Forze che rapidamente si coalizzarono per sovvertire un ordine a loro antipatico. Da parte di quest’ultime si levarono all’inizio del 2002 voci di dissenso politico, incentrate sulla deriva autoritaria di Chávez. Nel mentre la popolarità del leader venezuelano scendeva, attestandosi sulla soglia del 30% dei consensi. Ufficiali dell’esercito (anche se non all’unisono) dal canto loro protestarono per un progressivo avvicinamento del presidente alle istanze delle formazioni paramilitari a lui fedeli. Ne iniziarono a chiedere le dimissioni e le piazze delle principali città venezuelane si accodarono. Scoppiarono disordini ovunque, tra manifestazioni e contro-manifestazioni il tasso di violenza crebbe in poche settimane.
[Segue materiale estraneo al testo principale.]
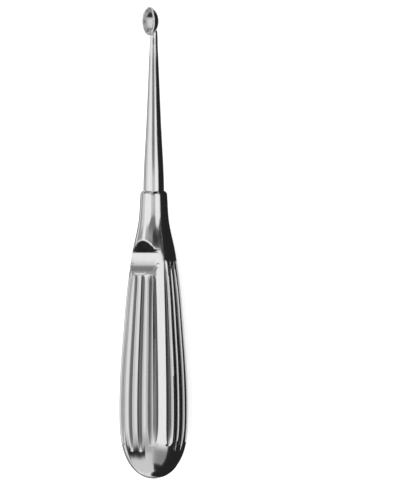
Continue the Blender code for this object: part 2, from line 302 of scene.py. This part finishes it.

Tra il 7 aprile – giorno in cui il governo fece licenziare il presidente della PDSVA e gran parte del consiglio d’amministrazione – e il 9 aprile – momento in cui le forze d’opposizione indissero un enorme sciopero generale – la situazione si fece incandescente. Lo sciopero paralizzò il paese ed esasperò la divisione socio-politica. L’11 aprile 2002 un milione di persone sfilarono per le strade di Caracas. Il corteo d’opposizione inizialmente si mosse con intenti pacifici, volendo marciare fino alla sede della Fedecámaras (confederazione degli imprenditori). Invece di arrivare a destinazione, il corteo cambiò programma e si diresse verso il Palazzo Miraflores, sede presidenziale difesa dai sostenitori di Hugo Chávez.

Le due parti giunsero allo scontro. Si contarono feriti ma soprattutto morti, 19 per l’esattezza. Il presidente ordinò l’attuazione del Plan Ávila, un piano emergenziale di difesa del palazzo governativo e della persona del presidente. Non era una novità. Anni prima, precisamente nel 1989, il Plan Ávila aveva causato la morte di centinaia di civili (evento passato alla storia come Caracazo) e un’onta che l’esercito non volle sperimentare di nuovo. Così l’alto comando militare si rifiutò di agire secondo gli ordini e anzi chiesero le dimissioni di Chávez. Quest’ultimo a sua volta declinò. I militari dunque lo arrestarono, ufficializzando il colpo di stato.

11 aprile 2002 colpo di stato

Essi instaurarono il giorno seguente un governo provvisorio, retto da Pedro Carmona Estanga, presidente della Fedecámaras. Il presidente ad interim sciolse l’Assemblea Nazionale e la Corte Suprema. Inoltre invalidò la Costituzione chavista del 1999, promise il ritorno al sistema parlamentare bicamerale, annunciò le elezioni parlamentari entro dicembre e successivamente quelle presidenziali, per le quali non si sarebbe candidato.

Lo stravolgimento repentino però non piacque praticamente a nessuno. Fu ovviamente avversato dagli schieramenti filo-chavisti, ma non andò a genio neanche a vaste frange dell’opposizione, che giudicarono troppo veloci e confuse le disposizioni del nuovo governo. Passate da poco le 48 ore dal colpo di stato, la giunta golpista crollò su se stessa. Lo sdegno popolare fu tale da costringere Carmona alle dimissioni. La guardia presidenziale a quel punto liberò Chávez e ne restaurò il potere.

11 aprile giunta militare

Le conseguenze del fallito golpe dell’11 aprile 2002 si palesarono in un lampo. Anzitutto il Chavismo si radicalizzò; avendo conosciuto la sovversione (si dice orchestrata – o comunque avallata – dalla CIA), il presidente del Venezuela allungò la pesante mano dello Stato su esercito, sindacati, industrie e magistrature. La società venezuelana non si è mai ripresa da quel colpo di stato, risultando ancora oggi spaccata in blocchi contrapposti nonostante Chávez sia morto nel 2013, anche se il Chavismo continua a vivere nel delfino Maduro. Infine bisogna registrare il netto calo della credibilità internazionale dell’opposizione venezuelana, accusata di aver tentato un golpe incostituzionale. Ciò contribuì a rafforzare la narrativa chavista del cosiddetto “assedio permanente“, giustificatore di molte future politiche di stampo autoritario.